### Rows
## start
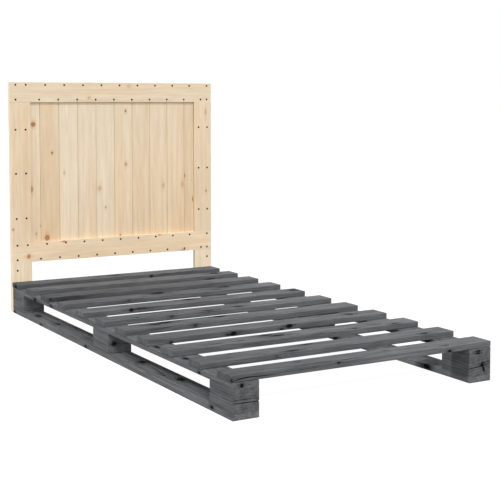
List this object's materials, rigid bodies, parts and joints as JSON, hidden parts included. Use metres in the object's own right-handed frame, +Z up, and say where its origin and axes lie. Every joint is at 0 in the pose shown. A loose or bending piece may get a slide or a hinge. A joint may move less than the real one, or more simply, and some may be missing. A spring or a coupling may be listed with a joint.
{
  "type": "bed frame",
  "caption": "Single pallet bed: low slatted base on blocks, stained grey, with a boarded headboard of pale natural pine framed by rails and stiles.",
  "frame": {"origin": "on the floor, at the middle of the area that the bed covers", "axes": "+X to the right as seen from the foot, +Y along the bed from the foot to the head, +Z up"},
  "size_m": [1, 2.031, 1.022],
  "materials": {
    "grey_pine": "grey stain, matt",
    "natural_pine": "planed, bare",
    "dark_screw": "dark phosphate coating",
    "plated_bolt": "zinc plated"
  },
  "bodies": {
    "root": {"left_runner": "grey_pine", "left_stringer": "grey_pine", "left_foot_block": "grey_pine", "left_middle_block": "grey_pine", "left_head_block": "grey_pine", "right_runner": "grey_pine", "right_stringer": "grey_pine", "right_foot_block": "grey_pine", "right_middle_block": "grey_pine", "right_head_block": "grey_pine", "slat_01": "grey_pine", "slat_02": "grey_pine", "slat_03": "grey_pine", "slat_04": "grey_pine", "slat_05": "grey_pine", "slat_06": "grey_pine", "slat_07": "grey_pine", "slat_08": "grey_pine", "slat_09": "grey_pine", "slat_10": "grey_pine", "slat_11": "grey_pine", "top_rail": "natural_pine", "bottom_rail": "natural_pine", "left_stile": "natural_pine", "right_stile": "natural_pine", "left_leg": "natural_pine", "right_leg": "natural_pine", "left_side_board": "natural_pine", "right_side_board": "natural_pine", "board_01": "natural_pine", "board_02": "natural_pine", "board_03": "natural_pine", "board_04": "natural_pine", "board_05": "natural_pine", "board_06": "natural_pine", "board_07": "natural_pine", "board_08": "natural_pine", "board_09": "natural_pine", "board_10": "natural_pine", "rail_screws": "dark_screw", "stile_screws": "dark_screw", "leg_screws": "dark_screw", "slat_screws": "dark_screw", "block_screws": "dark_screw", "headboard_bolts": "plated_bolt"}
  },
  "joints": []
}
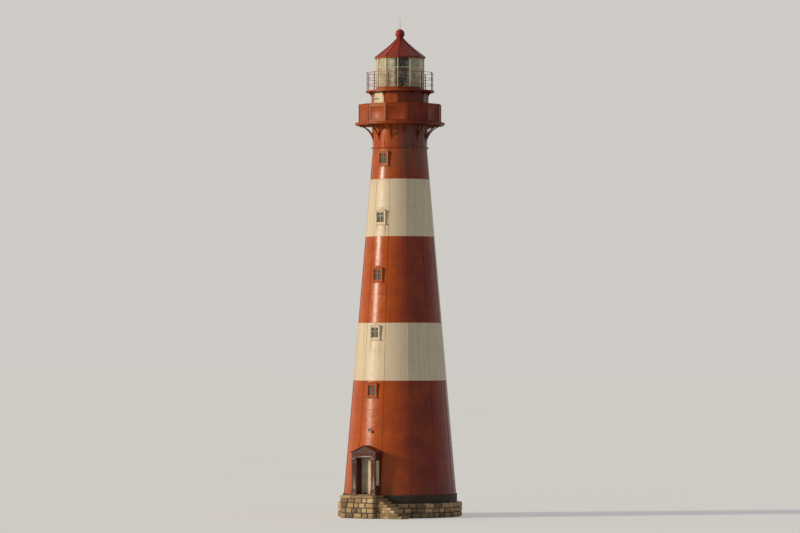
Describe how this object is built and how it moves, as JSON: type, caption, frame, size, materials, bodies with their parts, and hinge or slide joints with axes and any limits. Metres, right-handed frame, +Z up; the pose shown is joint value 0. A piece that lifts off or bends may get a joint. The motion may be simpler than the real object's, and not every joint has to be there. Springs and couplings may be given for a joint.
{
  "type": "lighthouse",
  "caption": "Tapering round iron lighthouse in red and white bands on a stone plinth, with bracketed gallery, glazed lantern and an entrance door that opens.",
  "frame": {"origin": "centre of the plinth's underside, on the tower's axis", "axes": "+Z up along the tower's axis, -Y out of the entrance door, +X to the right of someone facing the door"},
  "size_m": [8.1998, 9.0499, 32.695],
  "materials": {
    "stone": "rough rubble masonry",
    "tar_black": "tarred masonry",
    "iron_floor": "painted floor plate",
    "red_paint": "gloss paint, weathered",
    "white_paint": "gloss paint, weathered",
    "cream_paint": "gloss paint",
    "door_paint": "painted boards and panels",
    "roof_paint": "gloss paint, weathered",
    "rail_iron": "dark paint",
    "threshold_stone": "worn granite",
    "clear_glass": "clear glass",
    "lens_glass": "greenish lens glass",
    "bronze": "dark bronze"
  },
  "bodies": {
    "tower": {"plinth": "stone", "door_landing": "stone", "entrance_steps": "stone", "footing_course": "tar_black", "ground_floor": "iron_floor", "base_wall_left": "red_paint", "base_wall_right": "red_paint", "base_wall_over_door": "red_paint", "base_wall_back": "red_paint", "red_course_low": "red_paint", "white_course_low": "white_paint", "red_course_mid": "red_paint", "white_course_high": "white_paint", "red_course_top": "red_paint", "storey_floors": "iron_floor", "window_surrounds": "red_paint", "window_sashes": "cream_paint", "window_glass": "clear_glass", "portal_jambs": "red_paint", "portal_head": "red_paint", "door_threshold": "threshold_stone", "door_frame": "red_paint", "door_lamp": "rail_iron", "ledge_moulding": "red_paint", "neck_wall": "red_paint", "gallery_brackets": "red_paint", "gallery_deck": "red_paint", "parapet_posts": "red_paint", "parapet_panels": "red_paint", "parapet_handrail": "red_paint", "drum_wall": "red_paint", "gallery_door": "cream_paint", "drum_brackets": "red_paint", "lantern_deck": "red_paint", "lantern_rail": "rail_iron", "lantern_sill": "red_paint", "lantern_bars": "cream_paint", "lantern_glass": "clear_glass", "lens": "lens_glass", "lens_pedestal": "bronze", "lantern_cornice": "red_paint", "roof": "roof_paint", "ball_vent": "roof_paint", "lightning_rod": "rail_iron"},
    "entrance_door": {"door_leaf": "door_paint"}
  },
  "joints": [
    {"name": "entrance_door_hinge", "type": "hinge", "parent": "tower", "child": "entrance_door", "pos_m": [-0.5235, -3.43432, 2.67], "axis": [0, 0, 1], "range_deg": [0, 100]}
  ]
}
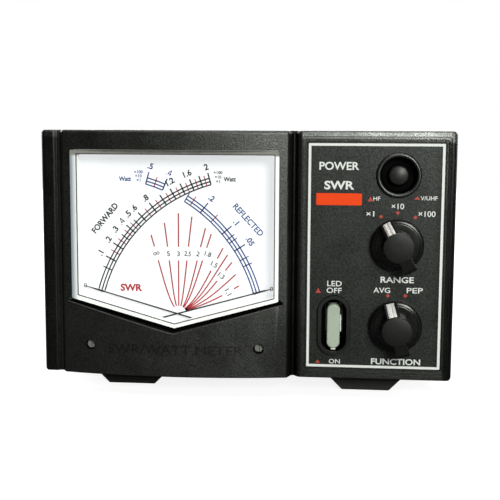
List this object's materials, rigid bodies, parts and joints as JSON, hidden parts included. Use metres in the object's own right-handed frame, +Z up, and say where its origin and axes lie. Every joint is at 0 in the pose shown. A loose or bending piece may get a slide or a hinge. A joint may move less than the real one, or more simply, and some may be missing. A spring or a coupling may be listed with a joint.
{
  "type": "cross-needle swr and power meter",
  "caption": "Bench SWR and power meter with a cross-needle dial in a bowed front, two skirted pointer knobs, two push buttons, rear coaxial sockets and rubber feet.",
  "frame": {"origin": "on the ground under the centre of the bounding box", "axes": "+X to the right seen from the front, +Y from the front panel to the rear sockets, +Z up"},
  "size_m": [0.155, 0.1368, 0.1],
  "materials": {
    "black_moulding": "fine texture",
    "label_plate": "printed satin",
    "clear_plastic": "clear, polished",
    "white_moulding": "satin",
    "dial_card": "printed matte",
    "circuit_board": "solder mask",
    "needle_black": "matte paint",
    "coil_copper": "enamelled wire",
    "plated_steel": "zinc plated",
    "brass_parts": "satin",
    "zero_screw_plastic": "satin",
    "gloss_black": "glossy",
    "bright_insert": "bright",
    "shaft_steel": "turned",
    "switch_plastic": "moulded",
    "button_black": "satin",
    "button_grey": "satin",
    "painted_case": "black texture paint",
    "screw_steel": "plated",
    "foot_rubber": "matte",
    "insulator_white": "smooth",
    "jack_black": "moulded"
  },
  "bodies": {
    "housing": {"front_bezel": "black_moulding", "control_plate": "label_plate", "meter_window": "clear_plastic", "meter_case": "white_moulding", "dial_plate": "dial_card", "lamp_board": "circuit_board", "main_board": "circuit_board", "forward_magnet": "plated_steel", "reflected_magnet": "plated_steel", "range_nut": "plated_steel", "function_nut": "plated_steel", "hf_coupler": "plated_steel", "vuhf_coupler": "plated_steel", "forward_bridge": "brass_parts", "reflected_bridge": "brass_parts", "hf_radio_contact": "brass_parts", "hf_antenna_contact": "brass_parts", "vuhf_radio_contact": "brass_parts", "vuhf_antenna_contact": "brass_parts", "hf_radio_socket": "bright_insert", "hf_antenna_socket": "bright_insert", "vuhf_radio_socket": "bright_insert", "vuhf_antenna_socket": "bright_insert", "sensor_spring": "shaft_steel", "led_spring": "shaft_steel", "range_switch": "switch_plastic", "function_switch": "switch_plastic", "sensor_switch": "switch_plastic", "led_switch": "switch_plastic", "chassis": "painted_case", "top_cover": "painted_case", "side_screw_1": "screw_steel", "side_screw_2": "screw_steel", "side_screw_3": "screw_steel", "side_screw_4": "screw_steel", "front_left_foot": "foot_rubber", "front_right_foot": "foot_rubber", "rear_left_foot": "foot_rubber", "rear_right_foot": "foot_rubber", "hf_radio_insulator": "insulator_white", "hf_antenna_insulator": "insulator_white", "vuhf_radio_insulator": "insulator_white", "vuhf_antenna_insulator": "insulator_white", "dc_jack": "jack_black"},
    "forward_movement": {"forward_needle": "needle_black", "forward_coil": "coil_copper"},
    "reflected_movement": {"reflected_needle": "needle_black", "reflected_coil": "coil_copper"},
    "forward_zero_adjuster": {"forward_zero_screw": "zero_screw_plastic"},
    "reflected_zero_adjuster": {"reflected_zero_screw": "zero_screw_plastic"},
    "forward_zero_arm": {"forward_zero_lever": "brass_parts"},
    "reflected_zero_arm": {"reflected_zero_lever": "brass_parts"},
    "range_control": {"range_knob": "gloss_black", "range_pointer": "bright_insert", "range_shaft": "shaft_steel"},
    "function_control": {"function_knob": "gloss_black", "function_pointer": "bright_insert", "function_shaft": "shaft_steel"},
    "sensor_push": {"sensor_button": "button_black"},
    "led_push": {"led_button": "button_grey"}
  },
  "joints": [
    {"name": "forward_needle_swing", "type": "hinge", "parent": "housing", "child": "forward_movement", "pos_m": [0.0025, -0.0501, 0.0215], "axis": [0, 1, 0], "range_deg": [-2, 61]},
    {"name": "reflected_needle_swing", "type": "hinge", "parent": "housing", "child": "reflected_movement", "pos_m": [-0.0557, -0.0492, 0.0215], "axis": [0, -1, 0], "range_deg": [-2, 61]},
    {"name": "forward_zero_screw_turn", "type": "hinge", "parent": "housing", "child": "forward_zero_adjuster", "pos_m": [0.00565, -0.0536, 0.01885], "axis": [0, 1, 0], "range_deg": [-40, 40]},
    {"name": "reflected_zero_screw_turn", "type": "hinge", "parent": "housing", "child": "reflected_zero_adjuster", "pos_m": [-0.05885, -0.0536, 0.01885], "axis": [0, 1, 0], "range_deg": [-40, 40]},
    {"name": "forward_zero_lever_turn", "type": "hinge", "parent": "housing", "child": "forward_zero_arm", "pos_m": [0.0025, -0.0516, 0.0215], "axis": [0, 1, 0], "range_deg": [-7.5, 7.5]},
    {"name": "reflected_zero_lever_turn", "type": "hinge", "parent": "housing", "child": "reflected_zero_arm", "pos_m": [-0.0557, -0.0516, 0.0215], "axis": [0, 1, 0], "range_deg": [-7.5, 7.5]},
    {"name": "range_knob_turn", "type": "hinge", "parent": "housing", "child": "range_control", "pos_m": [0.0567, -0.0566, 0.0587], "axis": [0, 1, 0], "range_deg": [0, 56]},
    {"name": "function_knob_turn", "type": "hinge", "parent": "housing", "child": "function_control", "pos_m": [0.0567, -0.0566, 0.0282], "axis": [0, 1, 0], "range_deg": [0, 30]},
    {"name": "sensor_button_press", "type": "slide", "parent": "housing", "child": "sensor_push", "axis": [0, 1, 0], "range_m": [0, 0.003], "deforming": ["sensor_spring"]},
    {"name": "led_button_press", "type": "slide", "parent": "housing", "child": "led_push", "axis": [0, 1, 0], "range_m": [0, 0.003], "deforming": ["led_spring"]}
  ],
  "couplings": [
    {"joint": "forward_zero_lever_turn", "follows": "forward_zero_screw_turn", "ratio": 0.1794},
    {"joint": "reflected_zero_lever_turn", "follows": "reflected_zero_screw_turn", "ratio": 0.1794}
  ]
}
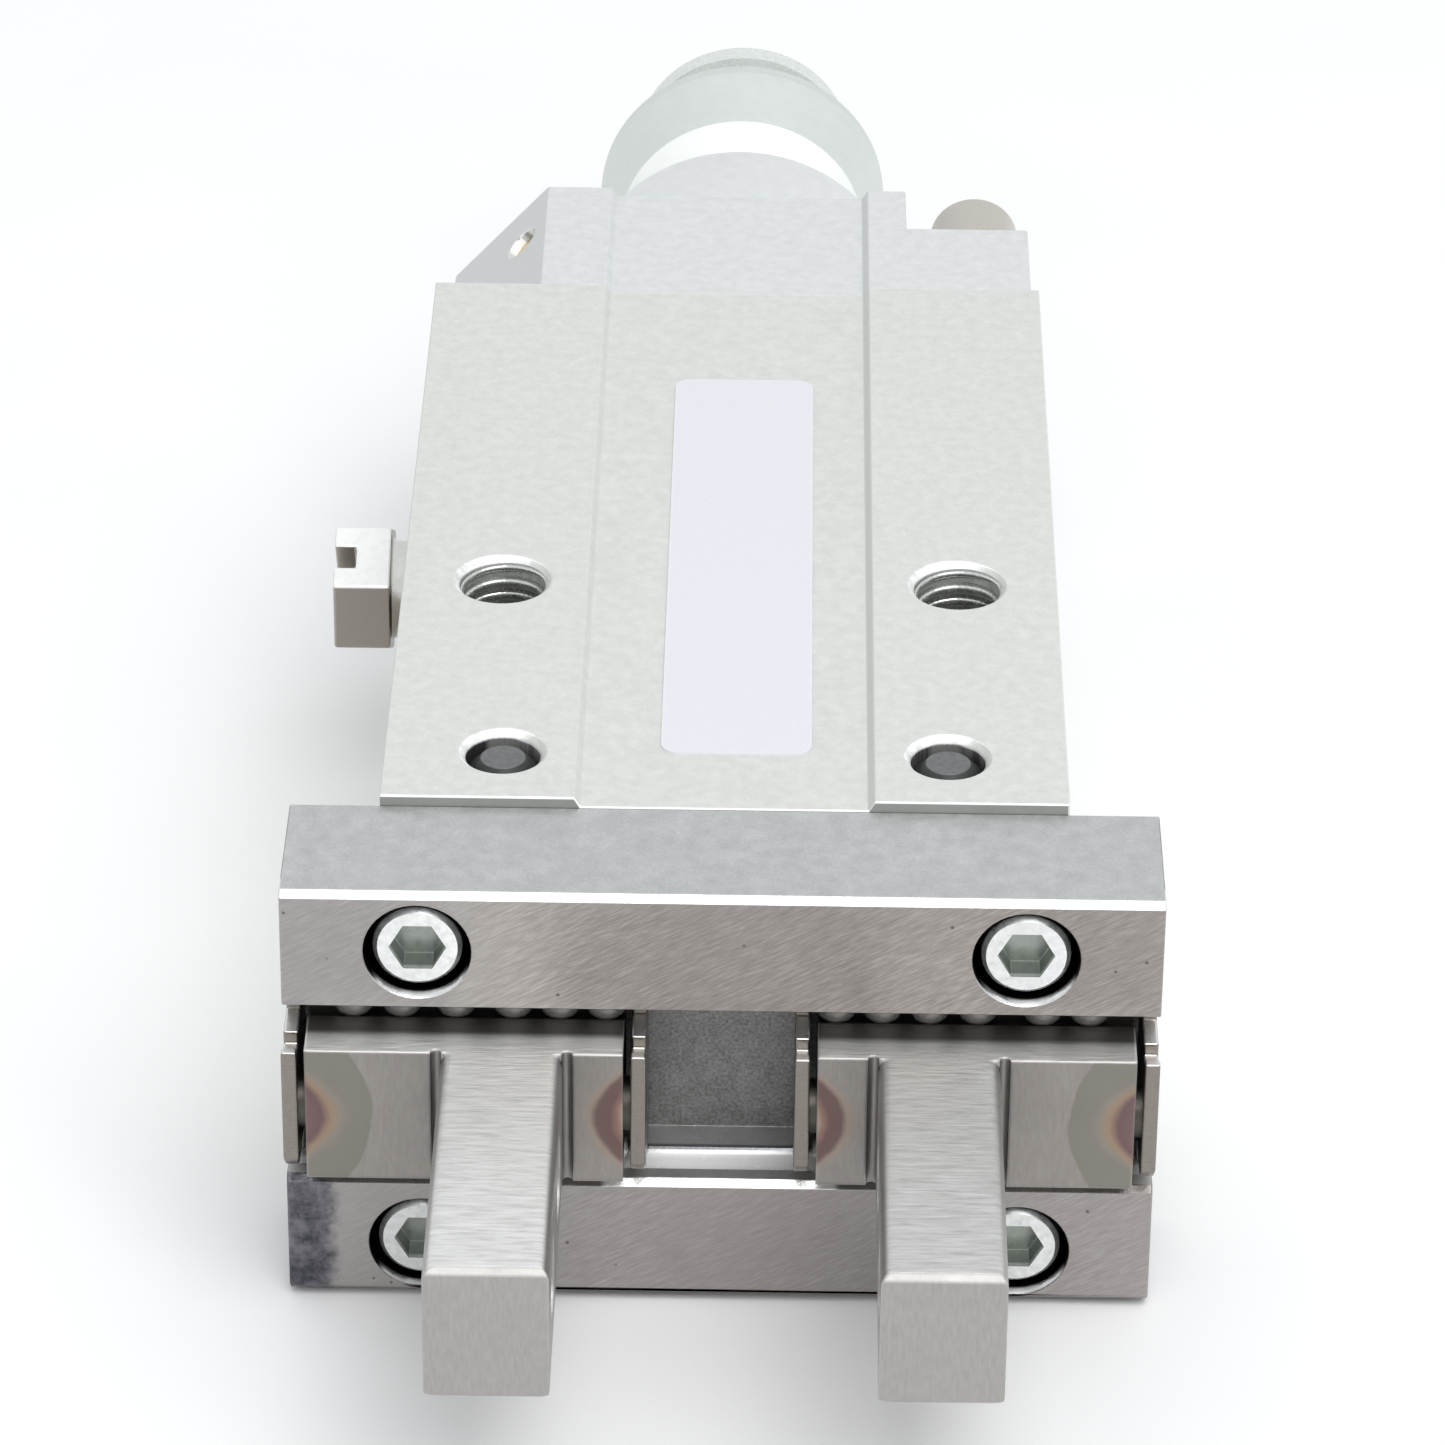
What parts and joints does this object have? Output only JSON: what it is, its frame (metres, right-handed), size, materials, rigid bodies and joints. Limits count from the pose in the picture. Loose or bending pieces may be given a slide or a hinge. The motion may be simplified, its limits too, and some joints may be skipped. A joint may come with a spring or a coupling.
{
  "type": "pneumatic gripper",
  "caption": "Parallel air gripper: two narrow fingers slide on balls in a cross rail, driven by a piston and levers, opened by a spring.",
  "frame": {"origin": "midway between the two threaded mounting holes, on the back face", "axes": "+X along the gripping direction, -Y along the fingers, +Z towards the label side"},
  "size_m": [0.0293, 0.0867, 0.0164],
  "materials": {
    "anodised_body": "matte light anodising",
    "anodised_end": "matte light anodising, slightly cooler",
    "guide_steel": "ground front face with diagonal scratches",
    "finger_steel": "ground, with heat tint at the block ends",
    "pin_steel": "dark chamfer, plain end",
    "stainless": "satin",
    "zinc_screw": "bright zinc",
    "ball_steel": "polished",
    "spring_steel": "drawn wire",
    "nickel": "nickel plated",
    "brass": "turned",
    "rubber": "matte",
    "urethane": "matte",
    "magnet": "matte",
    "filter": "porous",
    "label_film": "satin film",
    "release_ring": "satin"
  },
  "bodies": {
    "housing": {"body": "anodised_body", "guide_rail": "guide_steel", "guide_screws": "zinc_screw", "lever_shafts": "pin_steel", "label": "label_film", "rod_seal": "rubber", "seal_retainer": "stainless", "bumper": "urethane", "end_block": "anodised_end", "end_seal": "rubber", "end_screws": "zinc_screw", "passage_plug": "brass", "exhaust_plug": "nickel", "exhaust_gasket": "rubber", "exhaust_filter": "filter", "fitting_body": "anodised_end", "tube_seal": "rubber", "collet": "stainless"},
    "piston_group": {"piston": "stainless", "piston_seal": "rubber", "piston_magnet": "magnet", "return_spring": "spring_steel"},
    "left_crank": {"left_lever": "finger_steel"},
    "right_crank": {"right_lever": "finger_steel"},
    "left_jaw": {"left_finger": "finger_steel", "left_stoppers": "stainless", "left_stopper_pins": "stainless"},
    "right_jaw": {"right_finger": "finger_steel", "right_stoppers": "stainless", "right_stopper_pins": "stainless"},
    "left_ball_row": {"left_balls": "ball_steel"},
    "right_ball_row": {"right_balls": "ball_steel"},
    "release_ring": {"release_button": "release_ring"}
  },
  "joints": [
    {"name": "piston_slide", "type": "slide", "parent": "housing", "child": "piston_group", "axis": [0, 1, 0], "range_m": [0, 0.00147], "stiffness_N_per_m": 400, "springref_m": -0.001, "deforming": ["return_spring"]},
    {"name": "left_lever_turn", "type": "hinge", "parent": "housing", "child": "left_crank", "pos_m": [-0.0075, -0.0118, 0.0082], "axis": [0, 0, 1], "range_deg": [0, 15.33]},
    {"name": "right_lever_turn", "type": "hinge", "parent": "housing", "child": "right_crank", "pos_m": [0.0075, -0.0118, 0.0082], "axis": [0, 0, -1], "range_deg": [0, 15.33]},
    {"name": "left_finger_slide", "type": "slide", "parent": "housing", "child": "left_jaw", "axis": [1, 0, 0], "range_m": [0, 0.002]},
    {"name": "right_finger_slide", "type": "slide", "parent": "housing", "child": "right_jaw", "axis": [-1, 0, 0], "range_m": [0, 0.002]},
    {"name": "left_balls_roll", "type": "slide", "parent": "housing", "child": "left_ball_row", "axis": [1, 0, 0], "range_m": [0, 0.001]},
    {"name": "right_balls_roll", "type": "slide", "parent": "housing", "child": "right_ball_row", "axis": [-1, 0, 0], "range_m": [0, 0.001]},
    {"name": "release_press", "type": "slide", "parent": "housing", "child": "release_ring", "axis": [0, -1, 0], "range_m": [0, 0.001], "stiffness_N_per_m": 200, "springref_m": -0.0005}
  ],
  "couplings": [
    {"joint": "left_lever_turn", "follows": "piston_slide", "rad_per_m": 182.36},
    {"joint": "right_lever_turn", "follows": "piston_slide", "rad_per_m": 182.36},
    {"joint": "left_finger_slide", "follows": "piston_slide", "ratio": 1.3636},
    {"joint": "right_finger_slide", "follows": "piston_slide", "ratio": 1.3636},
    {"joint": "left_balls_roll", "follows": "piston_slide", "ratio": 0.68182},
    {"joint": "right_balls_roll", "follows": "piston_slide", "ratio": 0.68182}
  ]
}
## end
### Problem statement
Select all lines in the listing that include the word "caption".

### Reply
  "caption": "Single pallet bed: low slatted base on blocks, stained grey, with a boarded headboard of pale natural pine framed by rails and stiles.",
Describe how this object is built and how it moves, as JSON: type, caption, frame, size, materials, bodies with their parts, and hinge or slide joints with axes and any limits. Metres, right-handed frame, +Z up; the pose shown is joint value 0. A piece that lifts off or bends may get a joint. The motion may be simpler than the real object's, and not every joint has to be there. Springs and couplings may be given for a joint.
  "caption": "Tapering round iron lighthouse in red and white bands on a stone plinth, with bracketed gallery, glazed lantern and an entrance door that opens.",
  "caption": "Bench SWR and power meter with a cross-needle dial in a bowed front, two skirted pointer knobs, two push buttons, rear coaxial sockets and rubber feet.",
  "caption": "Parallel air gripper: two narrow fingers slide on balls in a cross rail, driven by a piston and levers, opened by a spring.",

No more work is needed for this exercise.